──────── THE DATA ────────

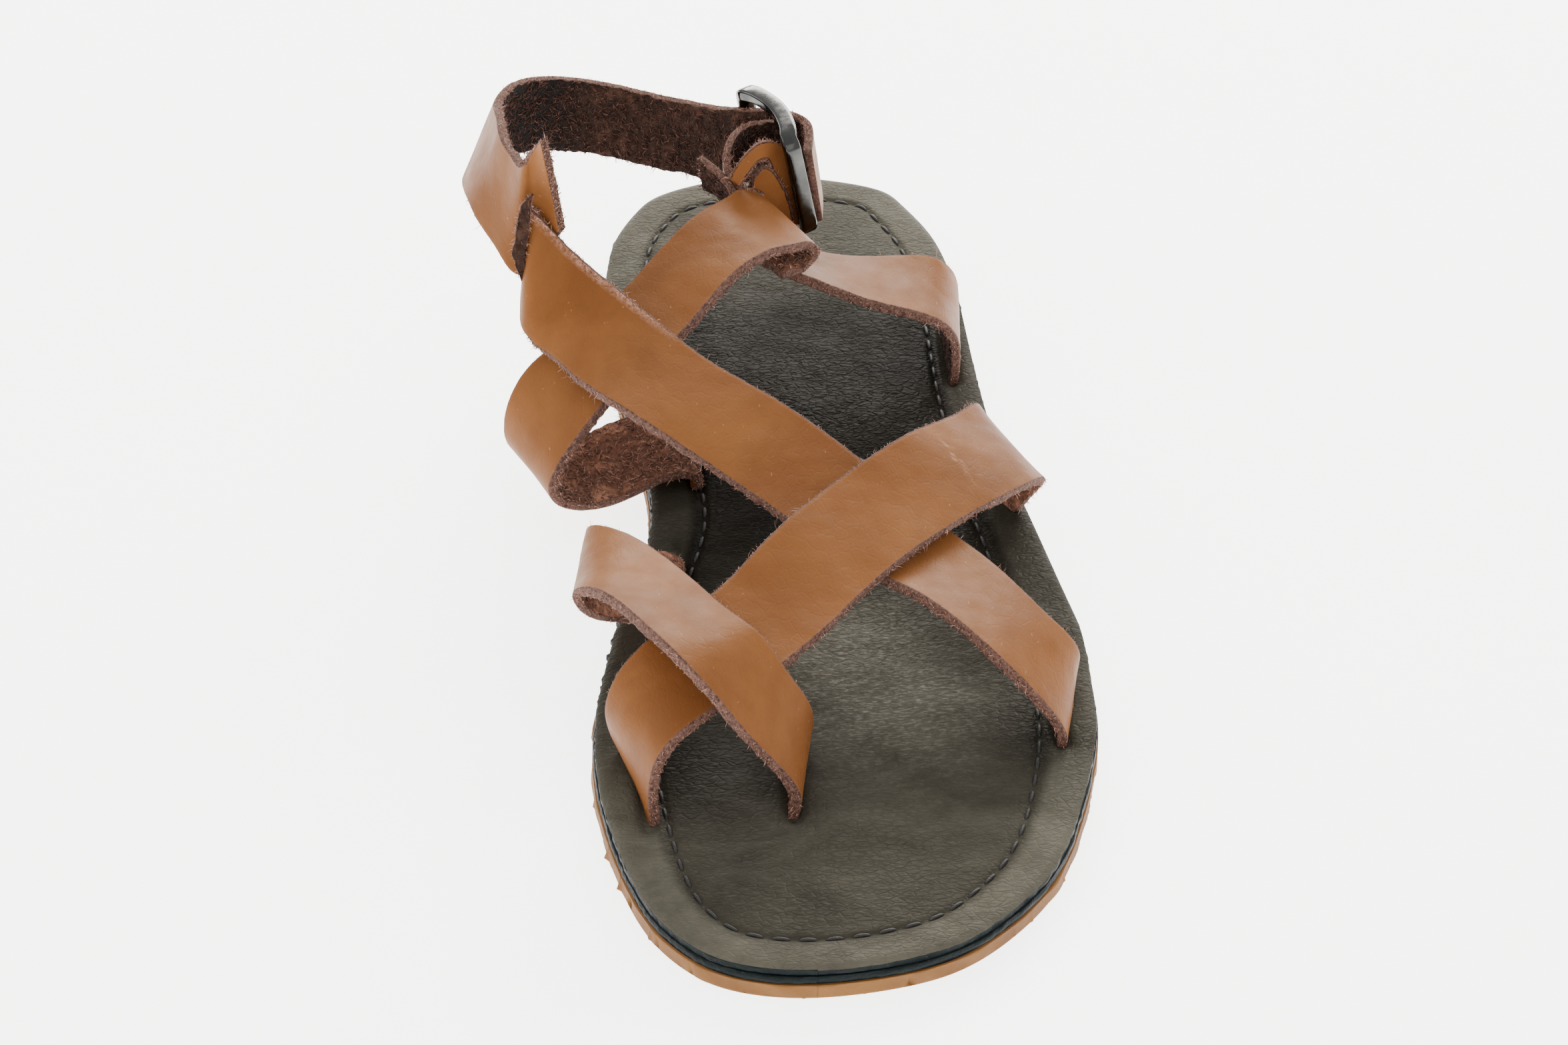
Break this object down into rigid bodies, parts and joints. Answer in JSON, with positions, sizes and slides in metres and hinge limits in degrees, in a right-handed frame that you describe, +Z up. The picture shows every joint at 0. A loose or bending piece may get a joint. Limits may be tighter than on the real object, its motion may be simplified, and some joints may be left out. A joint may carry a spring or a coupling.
{
  "type": "strappy leather sandal",
  "caption": "Flat left sandal with a layered sole, crossing leather straps, a toe loop and a heel strap with a buckle.",
  "frame": {"origin": "on the floor, under the sole at half its length, about the middle of its width", "axes": "+X to the outer side of the foot, +Y to the heel, +Z up; the toes point along -Y"},
  "size_m": [0.1324, 0.285, 0.0771],
  "materials": {
    "outsole_rubber": "matte ochre rubber sheet with a rough trimmed edge",
    "midsole_foam": "matte blue-black, scuffed edge",
    "footbed_leather": "dark grey-black grained leather, soft sheen",
    "strap_leather": "smooth tan grain side, brown suede flesh side",
    "heel_strap_leather": "smooth tan grain side, brown suede flesh side",
    "buckle_strap_leather": "smooth tan grain side, brown suede flesh side",
    "buckle_metal": "polished nickel look",
    "prong_metal": "polished nickel look"
  },
  "bodies": {
    "root": {"outsole": "outsole_rubber", "midsole": "midsole_foam", "footbed": "footbed_leather", "upper_straps": "strap_leather", "heel_strap": "heel_strap_leather", "buckle_strap": "buckle_strap_leather", "buckle_frame": "buckle_metal", "buckle_prong": "prong_metal"}
  },
  "joints": []
}
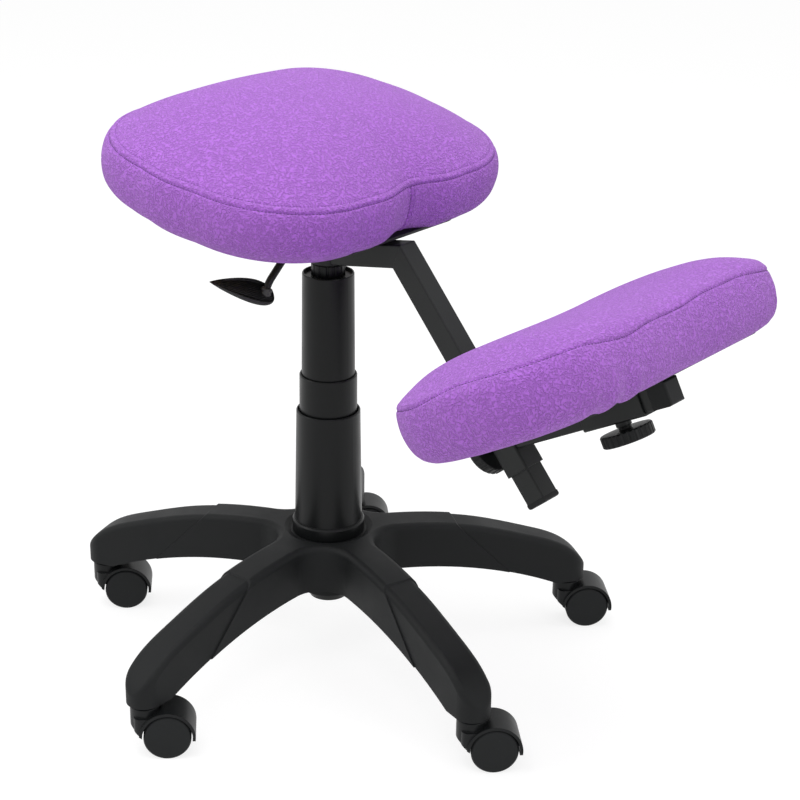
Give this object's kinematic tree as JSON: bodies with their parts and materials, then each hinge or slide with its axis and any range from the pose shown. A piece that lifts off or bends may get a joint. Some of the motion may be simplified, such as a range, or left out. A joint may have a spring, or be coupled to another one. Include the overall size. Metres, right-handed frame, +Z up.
{
  "type": "kneeling chair",
  "caption": "Kneeling chair with a domed seat and a sloping knee pad on a bent tube frame, with lever height adjustment, clamp knobs and a swivel base on casters.",
  "frame": {"origin": "on the floor, on the axis of the column", "axes": "+X forward, from the seat to the knee pad; +Y to the sitter's left; +Z up"},
  "size_m": [0.7528, 0.5952, 0.6571],
  "materials": {
    "base_plastic": "matte",
    "cover_plastic": "satin",
    "caster_plastic": "satin",
    "wheel_plastic": "matte",
    "knob_plastic": "satin",
    "plug_plastic": "satin",
    "bush_plastic": "satin",
    "frame_paint": "powder coat, satin",
    "column_paint": "satin",
    "steel": "zinc plated",
    "rod_chrome": "ground",
    "rubber": "matte",
    "board_wood": "raw plywood",
    "cover_fabric": "fine crepe weave"
  },
  "bodies": {
    "base": {"base_star": "base_plastic", "lower_cover": "cover_plastic", "gas_outer_tube": "column_paint", "guide_bush": "bush_plastic", "piston_rod": "rod_chrome", "thrust_bearing": "steel", "bump_buffer": "rubber", "retaining_clip": "steel"},
    "cover_slide": {"middle_cover": "cover_plastic"},
    "lift": {"gas_cylinder": "column_paint", "upper_cover": "cover_plastic", "cover_crown": "cover_plastic"},
    "valve": {"release_button": "steel"},
    "seat": {"top_tube": "frame_paint", "down_tube": "frame_paint", "gas_socket": "frame_paint", "tube_end_cap": "plug_plastic", "seat_bracket": "frame_paint", "lever_pin": "steel", "seat_plate": "frame_paint", "seat_bolts": "steel", "seat_board": "board_wood", "seat_cushion": "cover_fabric"},
    "lever": {"lever_rod": "frame_paint", "lever_grip": "knob_plastic"},
    "carriage": {"knee_collar": "frame_paint", "knee_bar": "frame_paint", "bar_end_cap": "plug_plastic"},
    "shoe_a": {"shoe_upper": "bush_plastic"},
    "clamp_a": {"screw_upper": "steel", "knob_upper": "knob_plastic"},
    "pad": {"pad_sleeve": "frame_paint", "knee_plate": "frame_paint", "knee_screws": "steel", "knee_board": "board_wood", "knee_cushion": "cover_fabric"},
    "shoe_b": {"shoe_lower": "bush_plastic"},
    "clamp_b": {"screw_lower": "steel", "knob_lower": "knob_plastic"},
    "caster_1": {"caster_hood_1": "caster_plastic", "caster_pins_1": "steel"},
    "roller_a_1": {"wheel_a_1": "wheel_plastic"},
    "roller_b_1": {"wheel_b_1": "wheel_plastic"},
    "caster_2": {"caster_hood_2": "caster_plastic", "caster_pins_2": "steel"},
    "roller_a_2": {"wheel_a_2": "wheel_plastic"},
    "roller_b_2": {"wheel_b_2": "wheel_plastic"},
    "caster_3": {"caster_hood_3": "caster_plastic", "caster_pins_3": "steel"},
    "roller_a_3": {"wheel_a_3": "wheel_plastic"},
    "roller_b_3": {"wheel_b_3": "wheel_plastic"},
    "caster_4": {"caster_hood_4": "caster_plastic", "caster_pins_4": "steel"},
    "roller_a_4": {"wheel_a_4": "wheel_plastic"},
    "roller_b_4": {"wheel_b_4": "wheel_plastic"},
    "caster_5": {"caster_hood_5": "caster_plastic", "caster_pins_5": "steel"},
    "roller_a_5": {"wheel_a_5": "wheel_plastic"},
    "roller_b_5": {"wheel_b_5": "wheel_plastic"}
  },
  "joints": [
    {"name": "height", "type": "slide", "parent": "base", "child": "lift", "axis": [0, 0, 1], "range_m": [-0.11, 0.03]},
    {"name": "cover_follow", "type": "slide", "parent": "base", "child": "cover_slide", "axis": [0, 0, 1], "range_m": [-0.055, 0.015]},
    {"name": "seat_swivel", "type": "hinge", "parent": "lift", "child": "seat", "pos_m": [0, 0, 0.49], "axis": [0, 0, 1], "continuous": true},
    {"name": "valve_press", "type": "slide", "parent": "lift", "child": "valve", "axis": [0, 0, 1], "range_m": [-0.0029, 0]},
    {"name": "lever_lift", "type": "hinge", "parent": "seat", "child": "lever", "pos_m": [0, -0.016, 0.5238], "axis": [-1, 0, 0], "range_deg": [0, 10], "stiffness_Nm_per_rad": 2},
    {"name": "knee_height", "type": "slide", "parent": "seat", "child": "carriage", "axis": [0.6455, 0, -0.7638], "range_m": [-0.08, 0.03]},
    {"name": "shoe_a_press", "type": "slide", "parent": "carriage", "child": "shoe_a", "axis": [-0.7638, 0, -0.6455], "range_m": [0, 0.0015]},
    {"name": "clamp_a_turn", "type": "hinge", "parent": "shoe_a", "child": "clamp_a", "pos_m": [0.23069, 0, 0.32226], "axis": [-0.7638, 0, -0.6455], "range_deg": [0, 360]},
    {"name": "pad_reach", "type": "slide", "parent": "carriage", "child": "pad", "axis": [0.8829, 0, 0.4695], "range_m": [-0.01, 0.03]},
    {"name": "shoe_b_press", "type": "slide", "parent": "pad", "child": "shoe_b", "axis": [0.4695, 0, -0.8829], "range_m": [0, 0.0015]},
    {"name": "clamp_b_turn", "type": "hinge", "parent": "shoe_b", "child": "clamp_b", "pos_m": [0.38163, 0, 0.3864], "axis": [0.4695, 0, -0.8829], "range_deg": [0, 360]},
    {"name": "caster_swivel_1", "type": "hinge", "parent": "base", "child": "caster_1", "pos_m": [0.17046, 0.23461, 0.06], "axis": [0, 0, 1], "continuous": true},
    {"name": "wheel_a_spin_1", "type": "hinge", "parent": "caster_1", "child": "roller_a_1", "pos_m": [0.18679, 0.25038, 0.025], "axis": [-0.6947, 0.7193, 0], "continuous": true},
    {"name": "wheel_b_spin_1", "type": "hinge", "parent": "caster_1", "child": "roller_b_1", "pos_m": [0.18679, 0.25038, 0.025], "axis": [-0.6947, 0.7193, 0], "continuous": true},
    {"name": "caster_swivel_2", "type": "hinge", "parent": "base", "child": "caster_2", "pos_m": [-0.17046, 0.23461, 0.06], "axis": [0, 0, 1], "continuous": true},
    {"name": "wheel_a_spin_2", "type": "hinge", "parent": "caster_2", "child": "roller_a_2", "pos_m": [-0.15413, 0.25038, 0.025], "axis": [-0.6947, 0.7193, 0], "continuous": true},
    {"name": "wheel_b_spin_2", "type": "hinge", "parent": "caster_2", "child": "roller_b_2", "pos_m": [-0.15413, 0.25038, 0.025], "axis": [-0.6947, 0.7193, 0], "continuous": true},
    {"name": "caster_swivel_3", "type": "hinge", "parent": "base", "child": "caster_3", "pos_m": [-0.27581, -0.08962, 0.06], "axis": [0, 0, 1], "continuous": true},
    {"name": "wheel_a_spin_3", "type": "hinge", "parent": "caster_3", "child": "roller_a_3", "pos_m": [-0.25948, -0.07385, 0.025], "axis": [-0.6947, 0.7193, 0], "continuous": true},
    {"name": "wheel_b_spin_3", "type": "hinge", "parent": "caster_3", "child": "roller_b_3", "pos_m": [-0.25948, -0.07385, 0.025], "axis": [-0.6947, 0.7193, 0], "continuous": true},
    {"name": "caster_swivel_4", "type": "hinge", "parent": "base", "child": "caster_4", "pos_m": [0, -0.29, 0.06], "axis": [0, 0, 1], "continuous": true},
    {"name": "wheel_a_spin_4", "type": "hinge", "parent": "caster_4", "child": "roller_a_4", "pos_m": [0.01633, -0.27423, 0.025], "axis": [-0.6947, 0.7193, 0], "continuous": true},
    {"name": "wheel_b_spin_4", "type": "hinge", "parent": "caster_4", "child": "roller_b_4", "pos_m": [0.01633, -0.27423, 0.025], "axis": [-0.6947, 0.7193, 0], "continuous": true},
    {"name": "caster_swivel_5", "type": "hinge", "parent": "base", "child": "caster_5", "pos_m": [0.27581, -0.08962, 0.06], "axis": [0, 0, 1], "continuous": true},
    {"name": "wheel_a_spin_5", "type": "hinge", "parent": "caster_5", "child": "roller_a_5", "pos_m": [0.29213, -0.07385, 0.025], "axis": [-0.6947, 0.7193, 0], "continuous": true},
    {"name": "wheel_b_spin_5", "type": "hinge", "parent": "caster_5", "child": "roller_b_5", "pos_m": [0.29213, -0.07385, 0.025], "axis": [-0.6947, 0.7193, 0], "continuous": true}
  ],
  "couplings": [
    {"joint": "cover_follow", "follows": "height", "ratio": 0.5},
    {"joint": "valve_press", "follows": "lever_lift", "m_per_rad": -0.016},
    {"joint": "shoe_a_press", "follows": "clamp_a_turn", "m_per_rad": 0.000238},
    {"joint": "shoe_b_press", "follows": "clamp_b_turn", "m_per_rad": 0.000238}
  ]
}
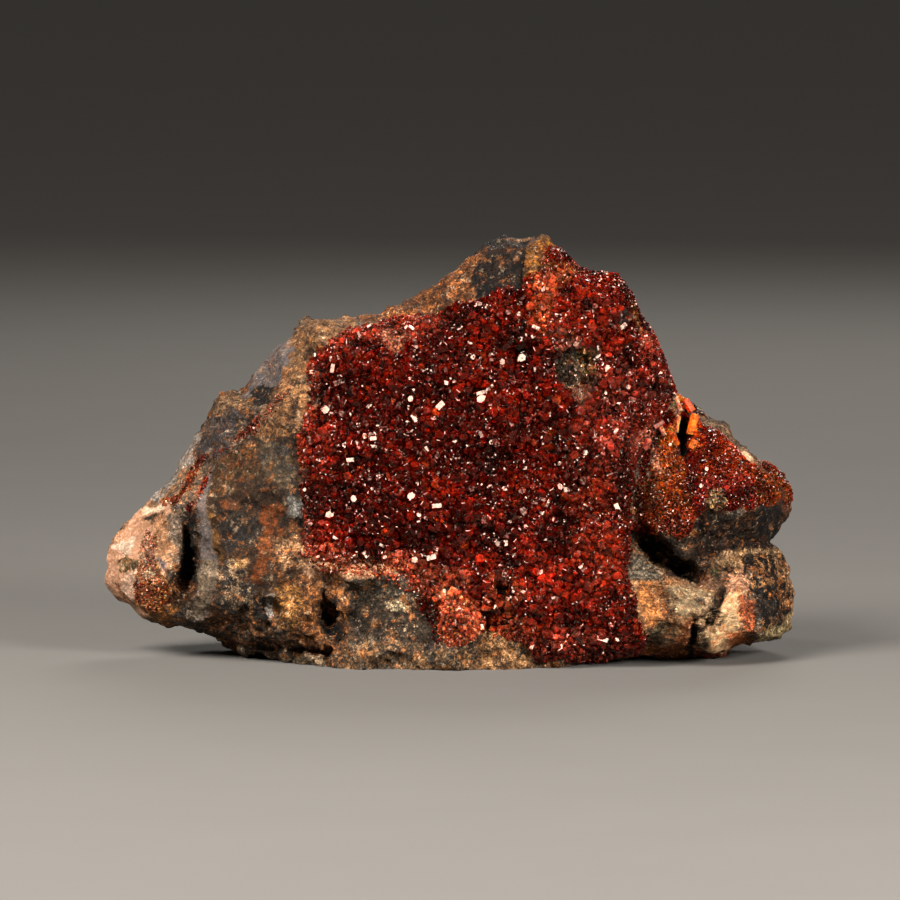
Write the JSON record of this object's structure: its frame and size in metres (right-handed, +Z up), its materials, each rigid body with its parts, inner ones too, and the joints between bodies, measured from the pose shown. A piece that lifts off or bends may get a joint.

────────

(PROBLEM DESCRIPTION): Gather, from the listing above, every line carrying the word "materials".

(FINAL ANSWER):
  "materials": {
Give this object's kinematic tree as JSON: bodies with their parts and materials, then each hinge or slide with its axis and any range from the pose shown. A piece that lifts off or bends may get a joint. Some of the motion may be simplified, such as a range, or left out. A joint may have a spring, or be coupled to another one. Include the overall size. Metres, right-handed frame, +Z up.
  "materials": {
Write the JSON record of this object's structure: its frame and size in metres (right-handed, +Z up), its materials, each rigid body with its parts, inner ones too, and the joints between bodies, measured from the pose shown. A piece that lifts off or bends may get a joint.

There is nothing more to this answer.